I only knew of The Lawrence Arms as a symbol before I knew they were a band.
In high school, a lot of the punks I knew wore Lawrence Arms t-shirts – the iconic, classic “King” design. Yellow on a black shirt. I didn’t know what they were, but I liked that shirt. I wasn’t a punk. I liked punk, but since I’m from a middle-class far northwest suburb of Chicago, I didn’t have much to rebel against. I was comfortable. I spent most of my free time at the local Steak ‘n Shake, in front my computer or not taking my part-time job at a big box retailer seriously.
I was more bored than angry. My musical tastes were pretty run-of-the-mill for a sixteen-year-old in the early ’00s – I could talk your ear off about Incubus or Weezer or a lost Nirvana B-side. I remember learning that The Lawrence Arms were actually a band, and that one of their vocalists/bass player had the same name as I do. I also remember my friends getting really excited about The Greatest Story Ever Told being released in 2003, but I never got around to listening to it.
It wouldn’t be until the summer of 2005, right before the beginning of my sophomore year of college, that I finally saw The Lawrence Arms play a show at The House Cafe in DeKalb, Illinois. It was kind of perfect – a coffee house doubling as sweaty punk venue. There, I finally got it. They were fast, funny and ferocious. I couldn’t believe I had wasted all that valuable time. Luckily, with the release of Oh! Calcutta! in March 2006, I’d have time to catch up.

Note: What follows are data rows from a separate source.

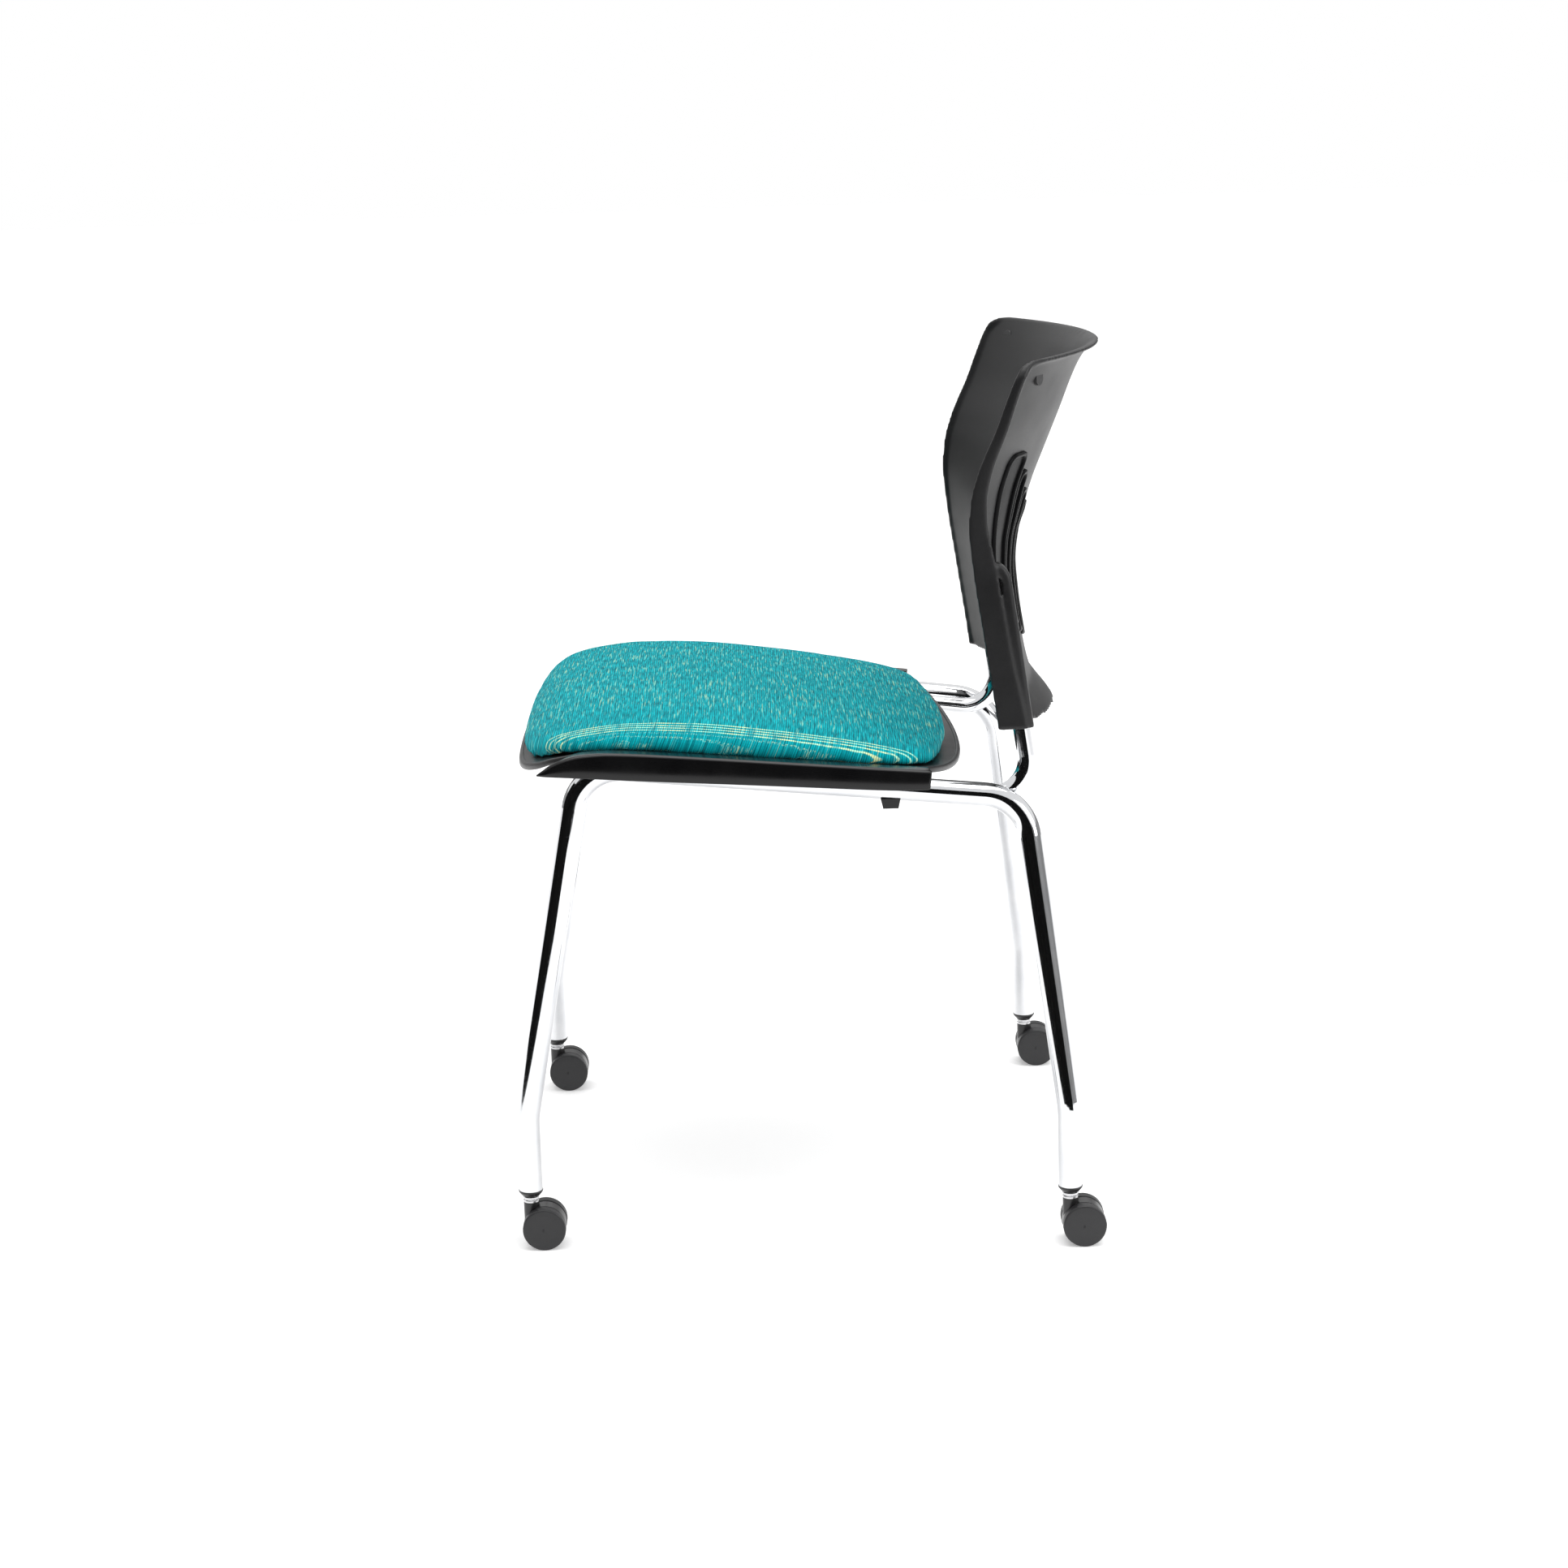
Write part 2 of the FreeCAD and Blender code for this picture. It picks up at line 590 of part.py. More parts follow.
def back_wall(off_out, off_in, half, z0, z1):
    """Curved wall between two offsets of the rear face."""
    def face(off):
        rows = []
        for i in range(21):
            x = -half + 2 * half * i / 20
            rows.append([V(x, back_rear(x, z0 + (z1 - z0) * j / 36) + off, z0 + (z1 - z0) * j / 36)
                         for j in range(37)])
        s = Part.BSplineSurface()
        s.interpolate(rows)
        return s.toShape()
    return outward(face(off_in).extrude(V(0, off_out - off_in, 0)))


def rounded_outline(half, z0, z1, r_top, r_low, dip):
    """Front view outline of the back with rounded corners and a bowed lower edge."""
    a = half
    e = []
    e.append(Part.Arc(V(-a, 0, z0), V(0, 0, z0 - dip), V(a, 0, z0)).toShape())
    e.append(Part.LineSegment(V(a, 0, z0), V(a, 0, z1 - r_top)).toShape())
    k = r_top * (1 - math.sqrt(0.5))
    e.append(Part.Arc(V(a, 0, z1 - r_top), V(a - k, 0, z1 - k), V(a - r_top, 0, z1)).toShape())
    e.append(Part.LineSegment(V(a - r_top, 0, z1), V(-a + r_top, 0, z1)).toShape())
    e.append(Part.Arc(V(-a + r_top, 0, z1), V(-a + k, 0, z1 - k), V(-a, 0, z1 - r_top)).toShape())
    e.append(Part.LineSegment(V(-a, 0, z1 - r_top), V(-a, 0, z0)).toShape())
    w = Part.Wire(e)
    f = Part.Face(w)
    f.translate(V(0, 100, 0))
    return outward(f.extrude(V(0, 260, 0)))


half = val("back_half")
wall = back_wall(0.0, -val("back_wall"), half, 445.0, 806.0)


def side_member(sx):
    pts_f = [V(0, lin(BACK_Z, BACK_F, z), z) for z in BACK_Z[1:]]
    pts_r = [V(0, lin(BACK_Z, BACK_F, z) + lin(BACK_Z, BACK_D, z), z) for z in BACK_Z[1:]]
    cf, cr = Part.BSplineCurve(), Part.BSplineCurve()
    cf.interpolate(pts_f)
    cr.interpolate(pts_r)
    w = Part.Wire([cf.toShape(), Part.LineSegment(pts_f[-1], pts_r[-1]).toShape(), cr.toShape(),
                   Part.LineSegment(pts_r[0], pts_f[0]).toShape()])
    f = Part.Face(w)
    t = val("back_side")
    f.translate(V(half - t if sx > 0 else -half, 0, 0))
    return outward(f.extrude(V(t, 0, 0)))


def boss(sx, dia, z_low, z_high, tip):
    p0, p1 = support_solid["right" if sx > 0 else "left"][1][1:3]
    d = (p1 - p0).normalize()
    a = p0 + d * ((z_low - p0.z) / d.z)
    b = p0 + d * ((z_high - p0.z) / d.z)
    c = Part.makeCylinder(dia / 2, (b - a).Length, a, d)
    if tip:
        c = c.fuse(Part.makeSphere(dia / 2, b))
    return c


back = wall
for sx in (-1, 1):
    back = back.fuse(side_member(sx))
ol = rounded_outline(half + 0.5, 471.0, 805.9, 18.0, 8.0, 12.0)
back = back.common(ol)
for sx in (-1, 1):
    b = boss(sx, val("boss_od"), 473.0, 616.0, True)
    b = b.common(Part.makeBox(2 * half, 400, 500, V(-half, 0, 471)))
    back = back.fuse(b)
for sx in (-1, 1):
    back = back.cut(boss(sx, val("boss_bore"), 440.0, 614.0, False))

# grille slots, shorter and lower towards the middle
SLOTS = []
tops = [638.0, 641.0, 647.0, 657.0, 672.0, 692.0, 712.0]
lows = [527.0, 529.0, 534.0, 541.0, 552.0, 572.0, 592.0]
for k in range(7):
    for sx in ((1,) if k == 0 else (-1, 1)):
        sw = val("slot_wide") if k == 6 else val("slot_w")
        SLOTS.append((sx * (k * val("slot_pitch") + (sw - val("slot_w")) / 2), lows[k], tops[k], sw))


def slot_prism(x, z0, z1, w, r):
    """Upright slot of width w with corners of radius r."""
    h = w / 2
    k = r * (1 - math.sqrt(0.5))
    e = [Part.LineSegment(V(x - h, 0, z0 + r), V(x - h, 0, z1 - r)).toShape(),
         Part.Arc(V(x - h, 0, z1 - r), V(x - h + k, 0, z1 - k), V(x - h + r, 0, z1)).toShape()]
    if h - r > 0.01:
        e.append(Part.LineSegment(V(x - h + r, 0, z1), V(x + h - r, 0, z1)).toShape())
    e += [Part.Arc(V(x + h - r, 0, z1), V(x + h - k, 0, z1 - k), V(x + h, 0, z1 - r)).toShape(),
          Part.LineSegment(V(x + h, 0, z1 - r), V(x + h, 0, z0 + r)).toShape(),
          Part.Arc(V(x + h, 0, z0 + r), V(x + h - k, 0, z0 + k), V(x + h - r, 0, z0)).toShape()]
    if h - r > 0.01:
        e.append(Part.LineSegment(V(x + h - r, 0, z0), V(x - h + r, 0, z0)).toShape())
    e.append(Part.Arc(V(x - h + r, 0, z0), V(x - h + k, 0, z0 + k), V(x - h, 0, z0 + r)).toShape())
    f = Part.Face(Part.Wire(e))
    f.translate(V(0, 120, 0))
    return outward(f.extrude(V(0, 220, 0)))


cutters = [slot_prism(x, z0, z1, sw, val("slot_w") / 2) for x, z0, z1, sw in SLOTS]
tool = cutters[0]
tool = tool.fuse(cutters[1:])
back = back.cut(tool.common(back_wall(14.0, -val("slot_depth"), 180.0, 480.0, 760.0)))
node(feature("back_shell", back.removeSplitter()), "back_shell")

# grille: rims around every slot, joined into one insert
band = back_wall(val("grille_t"), 0.1, 174.0, 500.0, 740.0)
rims = [slot_prism(x, z0 - 4.9, z1 + 4.9, sw + val("slot_pitch") - val("slot_w") + 0.6, 12.0)
        for x, z0, z1, sw in SLOTS]
rim = rims[0].fuse(rims[1:])
grille = band.common(rim).cut(tool)
node(feature("lumbar_grille", grille), "lumbar_grille")

# plug caps near the upper corners
for side, sx in (("left", -1), ("right", 1)):
    x, z = sx * 176.0, 787.0
    y = back_rear(x, z)
    slope = math.degrees(math.atan2(2 * (lin(BACK_Z, BACK_R, z) - lin(BACK_Z, BACK_F, z) - BACK_S)
                                    * x / half**2, 1.0))
    b = doc.addObject("Part::Cylinder", side + "_plug_cap")
    bind(b, Radius=D["plug_dia"] / 2, Height=D["plug_t"])
    rot = Rotation(V(0, 0, 1), -slope).multiply(Rotation(V(1, 0, 0), -90))
    n = rot.multVec(V(0, 0, 1))
    b.Placement = Placement(V(x, y, z) - n * (val("plug_t") - 1.0), rot)
    node(b, side + "_plug_cap")

# back screws, one through the inner face of each pocket into the tube
bs = []
for sx in (-1, 1):
    p0, p1 = support_solid["right" if sx > 0 else "left"][1][1:3]
    d = (p1 - p0).normalize()
    c = p0 + d * ((520.0 - p0.z) / d.z)
    turn = Rotation(V(0, 1, 0), 90 * sx)
    shank = cylinder("back_screw_shank_%d" % (sx + 1), 4.0, 12.0, (c.x - 13.5 * sx, c.y, c.z), turn)
    head = cylinder("back_screw_head_%d" % (sx + 1), 8.0, 2.4, (c.x - 13.9 * sx, c.y, c.z), turn)
    bs.append(fuse("back_screw_%d" % (sx + 1), shank, head))
group = doc.addObject("Part::Compound", "back_screws")
group.Links = bs
node(group, "back_screws")

# ---------------------------------------------------------------- casters
CASTERS = [
    ("front_left", -D["front_leg_x"], D["front_leg_y"]),
    ("front_right", D["front_leg_x"], D["front_leg_y"]),
    ("rear_left", -D["rear_leg_x"], D["rear_leg_y"]),
    ("rear_right", D["rear_leg_x"], D["rear_leg_y"]),
]
R90 = Rotation(V(0, 1, 0), 90)
for tag, cx, cy in CASTERS:
    hub = D["wheel_dia"] / 2
    # socket in the leg
    r_b, r_n, r_f, r_p = (D[k] / 2 for k in ("socket_bore", "socket_nose", "socket_flange", "socket_plug"))
    base, rim_z = D["socket_base"], D["leg_end"]
    revolved(tag + "_leg_socket", [
        (r_b, base), (r_n - 1.2, base), (r_n, base + 0.7), (r_f - 0.7, base + 3.2), (r_f, base + 4.4), (r_f, rim_z),
        (r_p, rim_z), (r_p, rim_z + D["socket_depth"] - 1.0), (r_p - 1.0, rim_z + D["socket_depth"]),
        (r_b, rim_z + D["socket_depth"])], xyz=(cx, cy, 0))
    # stem with its collar
    r_s, r_c = D["stem_dia"] / 2, D["collar_dia"] / 2
    nt, ct, st = D["neck_top"], D["collar_top"], D["stem_top"]
    revolved(tag + "_caster_stem", [
        (0, D["stem_base"]), (r_s, D["stem_base"]), (r_s, nt), (r_c - 0.5, nt), (r_c, nt + 0.6), (r_c, nt + 2.2),
        (r_c - 0.9, nt + 2.9), (r_c - 0.9, nt + 3.4), (r_c, nt + 4.1), (r_c, ct - 0.6), (r_c - 0.6, ct), (r_s, ct),
        (r_s, st - 9.0), (r_s - 0.6, st - 8.4), (r_s - 0.6, st - 5.6), (r_s, st - 5.0), (r_s, st - 1.0),
        (r_s - 1.0, st), (0, st)], xyz=(cx, cy, 0))
    # hood: disc between the wheels, neck for the stem
    disc = cylinder(tag + "_hood_disc", D["hood_dia"], D["hood_width"], (cx - D["hood_width"] / 2, cy + D["trail"], hub),
                    R90)
    neck = cylinder(tag + "_hood_neck", D["neck_dia"], D["neck_top"] - D["neck_base"], (cx, cy, D["neck_base"]))
    body = fuse(tag + "_hood_body", disc, neck)
    low = doc.addObject("Part::Box", tag + "_hood_relief")
    bind(low, Length=Dim.of(60), Width=Dim.of(60), Height=D["hood_cut"])
    at(low, cx - 30, cy - 20, 0)
    bore = cylinder(tag + "_hood_bore", D["stem_dia"], 40.0, (cx, cy, D["stem_base"]))
    axle_hole = cylinder(tag + "_hood_axle_hole", D["axle_dia"], 40.0, (cx - 20, cy + D["trail"], hub), R90)
    hood = cut(tag + "_caster_hood", body, fuse(tag + "_hood_voids", low, bore, axle_hole))
    node(hood, tag + "_caster_hood")
    # axle
    revolved(tag + "_caster_axle", [
        (0, -D["axle_len"] / 2), (D["axle_dia"] / 2 - 0.4, -D["axle_len"] / 2),
        (D["axle_dia"] / 2, -D["axle_len"] / 2 + 0.4), (D["axle_dia"] / 2, D["axle_len"] / 2 - 0.4),
        (D["axle_dia"] / 2 - 0.4, D["axle_len"] / 2), (0, D["axle_len"] / 2)],
        rot=R90, xyz=(cx, cy + D["trail"], hub))
    # wheels: bore open to the inside only, rounded tread edges, slightly domed outer face
    ww, wi, wr, wb = D["wheel_width"], D["wheel_inner"], D["wheel_dia"] / 2, D["wheel_bore"] / 2
    for wtag, rot in (("left", Rotation(V(0, 1, 0), -90)), ("right", R90)):
        o = wi + ww
        revolved("%s_%s_wheel" % (tag, wtag), [
            (wb, wi), (wr - 0.8, wi), (wr - 0.2, wi + 0.3), (wr, wi + 0.9), (wr, o - 2.0), (wr - 0.25, o - 1.2),
            (wr - 0.8, o - 0.6), (wr - 1.6, o - 0.35), (wr - 6.0, o - 0.12), (0, o), (0, wi + 8.2), (wb, wi + 8.2)],
            rot=rot, xyz=(cx, cy + D["trail"], hub))

doc.recompute()

# ---------------------------------------------------------------- checks and output
bad = []
for o in doc.Objects:
    if any(s in ("Invalid", "Error") for s in o.State):
        bad.append("%s: %s" % (o.Name, ",".join(o.State)))
for name, o in NODES.items():
    s = o.Shape
    if s.isNull() or not s.isValid() or not s.Solids:
        bad.append("%s: shape null=%s" % (name, s.isNull()))
if bad:
    raise SystemExit("failed objects:\n" + "\n".join(bad))

box = FreeCAD.BoundBox()
for name, o in sorted(NODES.items()):
    b = o.Shape.BoundBox
    box.add(b)
    print("%-28s solids %d vol %9.1f  x %7.1f %7.1f  y %7.1f %7.1f  z %6.1f %6.1f" % (
        name, len(o.Shape.Solids), o.Shape.Volume, b.XMin, b.XMax, b.YMin, b.YMax, b.ZMin, b.ZMax))
    o.Shape.exportStep("parts/%s.step" % name)
print("nodes", len(NODES), "box", box)
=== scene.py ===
import math
import bpy
import bmesh
import numpy as np
from mathutils import Matrix, Vector


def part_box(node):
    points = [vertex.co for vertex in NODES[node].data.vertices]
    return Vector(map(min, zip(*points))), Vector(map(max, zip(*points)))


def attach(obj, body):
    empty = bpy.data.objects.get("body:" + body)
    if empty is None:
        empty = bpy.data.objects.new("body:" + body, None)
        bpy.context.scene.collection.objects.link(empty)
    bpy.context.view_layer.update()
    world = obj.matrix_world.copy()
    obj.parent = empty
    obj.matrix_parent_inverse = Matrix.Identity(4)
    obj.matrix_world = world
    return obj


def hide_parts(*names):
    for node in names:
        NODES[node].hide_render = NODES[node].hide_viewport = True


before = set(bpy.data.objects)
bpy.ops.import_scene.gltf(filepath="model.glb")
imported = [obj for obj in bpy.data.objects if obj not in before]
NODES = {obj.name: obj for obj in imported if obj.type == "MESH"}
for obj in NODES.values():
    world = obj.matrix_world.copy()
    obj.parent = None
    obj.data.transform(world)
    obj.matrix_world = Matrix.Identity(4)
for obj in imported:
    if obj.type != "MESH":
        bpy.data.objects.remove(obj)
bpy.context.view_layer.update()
MM = 0.001

# ------------------------------------------------------------------ camera
pitch, yaw, roll = math.radians(13.38), math.radians(0.30), math.radians(-1.75)
fwd = Vector((-math.cos(pitch) * math.cos(yaw), math.cos(pitch) * math.sin(yaw), -math.sin(pitch)))
right = fwd.cross(Vector((0, 0, 1))).normalized()
up = right.cross(fwd)
cam_x = right * math.cos(roll) + up * math.sin(roll)
cam_y = -right * math.sin(roll) + up * math.cos(roll)
cam = bpy.data.objects.new("camera", bpy.data.cameras.new("camera"))
cam.data.lens, cam.data.sensor_width = 78.60, 36.0
cam.data.clip_start, cam.data.clip_end = 0.05, 100.0
cam.matrix_world = Matrix((
    (cam_x[0], cam_y[0], -fwd[0], 3.2446),
    (cam_x[1], cam_y[1], -fwd[1], -0.0410),
    (cam_x[2], cam_y[2], -fwd[2], 1.1500),
    (0, 0, 0, 1)))
bpy.context.scene.collection.objects.link(cam)
bpy.context.scene.camera = cam
bpy.context.scene.view_settings.view_transform = "Standard"


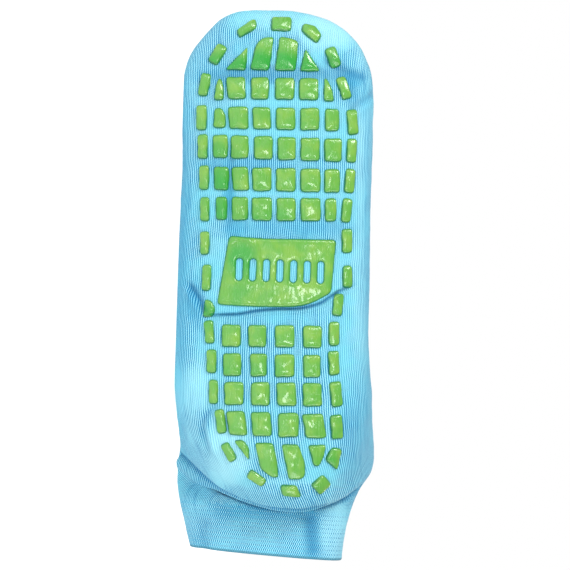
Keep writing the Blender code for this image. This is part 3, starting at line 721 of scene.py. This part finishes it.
def pad_mesh(sole, corners, seed):
    """Points, faces, how clear each point is of the darker rim and how much painted shade gives it a
    deeper green (as shares), of one soft pad on the sole.
    """
    middle, reach, rings = pad_rings(corners, seed)
    seat, _ = sole_point(sole, *middle)
    around = [sole_point(sole, *point)[1] for point in rings[0][0]]
    normal = np.mean(around, axis=0)
    normal /= norm(normal)
    count = len(rings[0][0])
    points = [sole_point(sole, *point)[0] - normal * PAD_ROOT * MM for point in rings[0][0]]
    rim_clearness = [0.0] * count
    for ring, depths in rings:
        away = ring - middle
        far = norm(away, axis=1)
        crown = 1 - (far / reach[:, 0]) ** 2
        # Painted shade: the rim darkens more towards the pad's low heel corner
        shade = RIM_SHADE - RIM_SHADE_SWING * away.sum(axis=1) / far / math.sqrt(2)
        for point, depth, bulge, dark in zip(ring, depths, crown, shade):
            lump = noise.noise(Vector((*point / PAD_LUMP_SIZE, seed + 9))) * PAD_LUMP
            height = (PAD_THICKNESS + lump) * shoulder(depth) + PAD_CROWN * bulge
            points.append(sole_point(sole, *point)[0] + normal * height * MM)
            rim_clearness.append(1 - dark * math.exp(-((depth / RIM_WIDTH) ** 2)))
    points.append(seat + normal * (PAD_THICKNESS + PAD_CROWN) * MM)
    points.append(seat - normal * PAD_ROOT * MM)
    rim_clearness += [1.0, 0.0]
    plans = np.concatenate([rings[0][0]] + [ring for ring, _ in rings] + [[middle, middle]])
    toward = (plans - middle).sum(axis=1) / (reach.mean() * math.sqrt(2))
    # Painted shade: deeper green in the spots and towards each pad's low heel corner
    green_shades = list(np.clip(spotted(plans, GREEN_SHADE_SPOTS) - PAD_SHADING * toward, 0, 1))
    faces = []
    top, bottom, last = len(points) - 2, len(points) - 1, len(rings) * count
    for near in range(0, last, count):
        far = near + count
        for step in range(count):
            after = (step + 1) % count
            faces.append((near + step, near + after, far + after, far + step))
    for step in range(count):
        after = (step + 1) % count
        faces.append((last + step, last + after, top))
        faces.append((step, bottom, after))
    return points, faces, rim_clearness, green_shades


def add_pads(name, pads, sole, finish):
    """One object of soft pads, each seated on the sole; pads are lists of plan corners."""
    points, faces, rim_clearness, green_shades = [], [], [], []
    for number, corners in enumerate(pads):
        pad_points, pad_faces, pad_rim_clearness, pad_green_shades = pad_mesh(sole, corners, number * 1.7)
        start = len(points)
        points += pad_points
        rim_clearness += pad_rim_clearness
        green_shades += pad_green_shades
        faces += [tuple(start + corner for corner in face) for face in pad_faces]
    made = add_mesh(name, points, faces, finish)
    keep_values(made, "clear_of_rim_shade", rim_clearness)
    # Painted shade, as a share of deeper green
    keep_values(made, "deep", green_shades)
    outward(made)
    return made


def keep_values(made, name, values):
    """Stores a number for each point of a mesh under a name, for its material."""
    layer = made.data.attributes.new(name, "FLOAT", "POINT")
    layer.data.foreach_set("value", np.array(values, dtype=np.float32))


def outline_depth(points, outline):
    """How deep each plan point lies inside a closed outline, negative outside it."""
    distance = np.full(len(points), np.inf)
    inside = np.zeros(len(points), dtype=bool)
    for start, end in zip(outline, np.roll(outline, -1, axis=0)):
        edge = end - start
        t = np.clip((points - start) @ edge / (edge @ edge), 0, 1)
        distance = np.minimum(distance, norm(points - start - t[:, None] * edge, axis=1))
        crosses = (start[0] > points[:, 0]) != (end[0] > points[:, 0])
        rate = (end[1] - start[1]) / (end[0] - start[0]) if end[0] != start[0] else 0.0
        inside ^= crosses & (points[:, 1] < start[1] + (points[:, 0] - start[0]) * rate)
    return np.where(inside, distance, -distance)


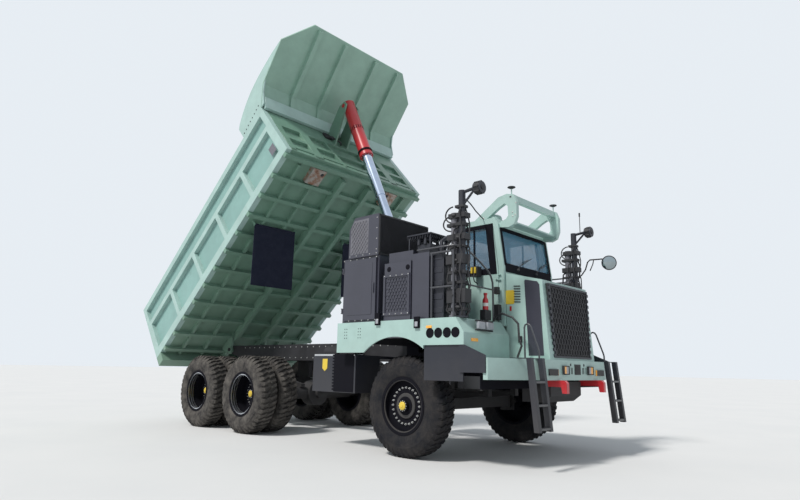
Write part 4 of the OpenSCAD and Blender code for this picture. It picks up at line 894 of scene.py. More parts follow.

But for The Lawrence Arms, catching up would represent something different. While Oh! Calcutta! represents the pinnacle of their sound to that point – duet-style vocals between guitarist Chris McCaughan and bassist Brendan Kelly, as well as slapdash songs that rarely threaten eclipsing the three-minute mark, it would also contain an immediacy that they wouldn’t find again. After the release of Calcutta, The Lawrence Arms wouldn’t make another album for eight years. It’s the sound of three punk lifers — drummer Neil Hennessy, included — facing down 30. By the time they’d re-emerge with 2014’s Metropole, they’d have another decade of life under their belts, singing that “dying young just didn’t work, so I guess I’m dying old.”
“The Devil’s Taking Names” is an all-time great album opener, with Kelly and McCaughan starting the song together before they each take turns with a verse. It moves at a breakneck pace — and their dynamic works great here — and before it has a chance to register, it’s over…two minutes later. By then, Kelly’s already launching into the next song, “Cut It Up,” revealing what sounds like a realization that change is on the horizon:
When the ship done sinks and the crew done drowns
Where am I gonna do all my hanging around?
This cruise is ending, please hold onto your stub
Thank you for coming, and thanks for the love
Songs like “Great Lakes/Great Escapes” sound like the band is coming to terms with the excitement of youth slowing down:
I used to paint myself with sentiment
But all my colors always turn to gray
What used to be fun just isn’t anymore, or so they think, as McCaughan declares:
We can live with our mistakes
All my friends are going out tonight
And I can’t sit here just waiting for another day to die
The Kelly joins back in harmony, singing:
Fuck all this ancient history
There are so many memorable moments on Oh! Calcutta! – the sinewy leads on “Are You There Margaret? It’s Me, God” and the slow burn realization “Jumping the Shark,” with the drop-dead lines:
Fake memories, they don’t impress me
The old times were never that great
There’s the palpable anxiety of “Key to the City,” a three-minute fuck-it-all rager. This album is full of great moments, but the theme remains the same: the party’s over.
As a 31-year-old who debates whether to wear the band shirt or the button down to work in the morning, I feel that sentiment. I can’t go to a show every night of the week. I can’t stay up all night. I need to remember to stay hydrated. Responsibility can be a bitch, but with it, there’s reward. Sometimes it just doesn’t feel like it. That’s what Oh! Calcutta! represents to me.
It’s a love letter to the punk scene they were aging out of. It’s their fastest, most unrelenting album, but to that point, it’s their deepest. It’s a called shot. They’d take a break after the touring cycle, working on a variety of side projects, briefly re-emerging for a stopgap EP in 2009, and the occasional one-off show. For a while, the album’s closing track, “Like a Record Player” seemed to say it all:
The time to say goodbye passed us long ago
And I would say we’ve overstayed our welcome,
But you know I don’t think we’re ever going home
When they re-emerged with Metropole, they were a little more deliberate, a little wiser, and keenly aware of approaching middle age. Even so, they’re now husbands and dads who can cast off an excellent dick joke on Twitter or still find the reward in getting wrecked on a weeknight.
The ramblin’ boys of pleasure grew into men with the black in their beards that turned to white. We’re lucky to have them.
The Lawrence Arms will play Oh! Calcutta! in its entirety at Riot Fest in Chicago on Saturday, September 16.